WASHINGTON, D.C. – Senator Cory Booker (D-NJ) and Congresswoman Pramila Jayapal (D-WA) today unveiled new legislation, called the Federal Immigrant Release for Safety and Security Together (FIRST) Act, that would move immigrants out of detention and halt immigration enforcement against individuals not deemed a significant public safety risk during this coronavirus public health emergency and future health emergencies.
The bill comes as a growing number of immigrants in federal custody are testing positive for COVID-19. According to data released by Immigration and Customs Enforcement (ICE), 16 of the 72 immigrants who have tested positive nationally are located at detention centers in New Jersey, the highest of any other state. Each of New Jersey’s four facilities that house ICE detainees have reported cases of COVID-19 among its staff and detainees, and the first immigrant detainee to test positive for COVID-19 in the U.S. was from a detention center in New Jersey.
Full text of the bill is available here.
“Detention centers are like a ticking time bomb - they are severely at risk for a COVID-19 outbreak, considering the close quarters in which detainees are housed and a population with much higher rates of underlying health issues,” Booker said. “We have an obligation to do everything we can to prevent the spread of this deadly disease, and that means moving people out of detention centers when they do not pose a public safety risk. This is really a matter of life and death: it’s time that we act quickly and decisively to save as many lives as possible, and that means ending the unnecessary detention of immigrants during this public health crisis.”
“The federal government is entirely responsible for the safety and wellbeing of immigrants in detention centers and Congress must ensure that ICE is heeding critical public health guidance and keeping immigrants and our communities safe from infection,” Jayapal said. “By reducing the number of people held in ICE detention centers and making sure those who remain in detention have access to needed soap and proper hygiene products, the FIRST Act reduces the risk to spreading disease and protects immigrants and our public health. We are in the midst of a public health crisis that has upended all of our daily lives, and we have a moral obligation to look out for the most vulnerable people among us.”

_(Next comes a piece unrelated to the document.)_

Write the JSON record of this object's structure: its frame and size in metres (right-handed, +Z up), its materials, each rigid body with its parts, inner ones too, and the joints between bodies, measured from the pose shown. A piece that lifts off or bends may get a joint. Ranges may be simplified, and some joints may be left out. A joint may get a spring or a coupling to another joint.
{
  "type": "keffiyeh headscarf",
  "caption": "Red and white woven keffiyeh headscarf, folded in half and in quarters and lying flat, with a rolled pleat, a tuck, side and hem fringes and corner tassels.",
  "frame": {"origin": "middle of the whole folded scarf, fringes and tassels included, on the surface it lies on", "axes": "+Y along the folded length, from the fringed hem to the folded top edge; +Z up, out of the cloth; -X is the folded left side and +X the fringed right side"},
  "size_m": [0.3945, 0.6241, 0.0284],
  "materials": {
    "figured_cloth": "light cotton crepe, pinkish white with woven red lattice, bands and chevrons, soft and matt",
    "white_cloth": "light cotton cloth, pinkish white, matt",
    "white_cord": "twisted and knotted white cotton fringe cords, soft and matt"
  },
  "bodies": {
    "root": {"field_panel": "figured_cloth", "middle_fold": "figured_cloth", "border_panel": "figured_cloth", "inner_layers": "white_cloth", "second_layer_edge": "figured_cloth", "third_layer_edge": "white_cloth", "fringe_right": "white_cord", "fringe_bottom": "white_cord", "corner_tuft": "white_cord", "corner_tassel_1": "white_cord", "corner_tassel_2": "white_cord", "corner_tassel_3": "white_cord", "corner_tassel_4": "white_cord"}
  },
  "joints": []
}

In addition to these key tenets, the bill would also modify in-person reporting requirements, suspend collateral arrests, make telephone calls and video-conferencing available for detained immigrants free of charge (since in-person visits have been temporarily suspended), and ensure that soap, hand sanitizer, and other necessary hygiene products are provided free of charge to immigrants in detention (recent reports have revealed that these basic sanitation supplies are not being provided at many detention centers across the country.)
Despite reports that ICE would alter enforcement priorities as the country grapples with the coronavirus pandemic, officials within the Department of Homeland Security have sent mixed signals about how enforcement priorities will be modified to address the crisis.
It’s estimated that roughly 37,000 immigrants are detained nationally, with about 1,200 located at one of four facilities in New Jersey.
Under the bill, individuals moved out of immigration detention would not be forced to return to detention once the public health emergency has lifted unless an individualized determination is made that the person is a threat to public safety or alternatives to detention are insufficient to guarantee attendance at immigration proceedings.
In the Senate, the bill is cosponsored by Senators Warren, Harris, Sanders, Gillibrand, and Hirono.
Since the onset of the coronavirus crisis, Booker has worked to ensure that vulnerable individuals in detention centers and prisons around the country were moved out of such dangerous confinement. Last month he authored legislation that would move thousands of vulnerable people in federal prisons out of prison and last week he announced a bill to incentivize states to similarly reduce their prison populations. He has also urged ICE, CBP, and DHS to halt enforcement operations against individuals who are not a public safety risk and to move individuals out of detention facilities.